Writing A Clear Relative Sequence

In a lab report, your job is not to restate every rule you learned. It’s to present a clean order and show why that order follows from the evidence in the diagram or outcrop photo.

A good write-up reads like a numbered timeline. Each line names an event and ties it to a visible clue: “Bed C was deposited, since it lies beneath Bed B,” or “The dike formed after Beds A–D because it cuts across them.” If you have an unconformity, state the break as its own event: “Erosion formed the surface between Beds D and E,” then place the younger deposit above it.

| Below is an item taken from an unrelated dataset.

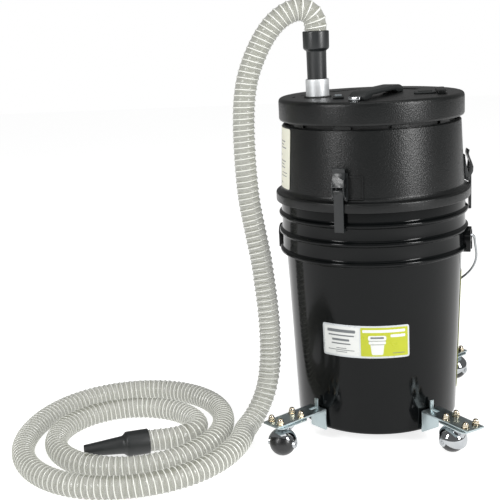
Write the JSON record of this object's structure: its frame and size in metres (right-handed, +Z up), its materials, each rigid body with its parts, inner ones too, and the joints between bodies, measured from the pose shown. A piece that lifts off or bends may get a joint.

  • Use layer labels from the figure so the reader can follow your order.
  • Separate deposition events from later deformation, cutting, and erosion.
  • When fossils are shown, group them by layer and use the layer order first, then use fossil ranges as a cross-check.
  • If a clue conflicts with your first draft, say what you changed and why.

That style keeps your answer short, checkable, and hard to misread.

Relative Dating Versus Absolute Dating

Relative dating builds the sequence: deposition, gaps, cutting events, and fossil turnover. Radiometric dating assigns numeric ages to rocks with suitable minerals. When both are available, they work together: numeric dates can anchor parts of a relative sequence, while the relative sequence tests whether the numeric ages fit the field relationships.

Practice Checklist For Learning Relative Dating In Class

  • Find “up” first, then list layers from bottom to top.
  • Mark cutting features and place them after what they cut.
  • Circle any unconformity and treat it as a gap between two packages.
  • Use fossil assemblages for correlation; don’t bet on a single fossil.
  • Do a final pass and see if every rule agrees with your order.

Once you can write a clean older-to-younger sequence from a messy sketch, you’re doing relative dating the same way field geologists do it: with clear rules, careful checks, and a story you can defend.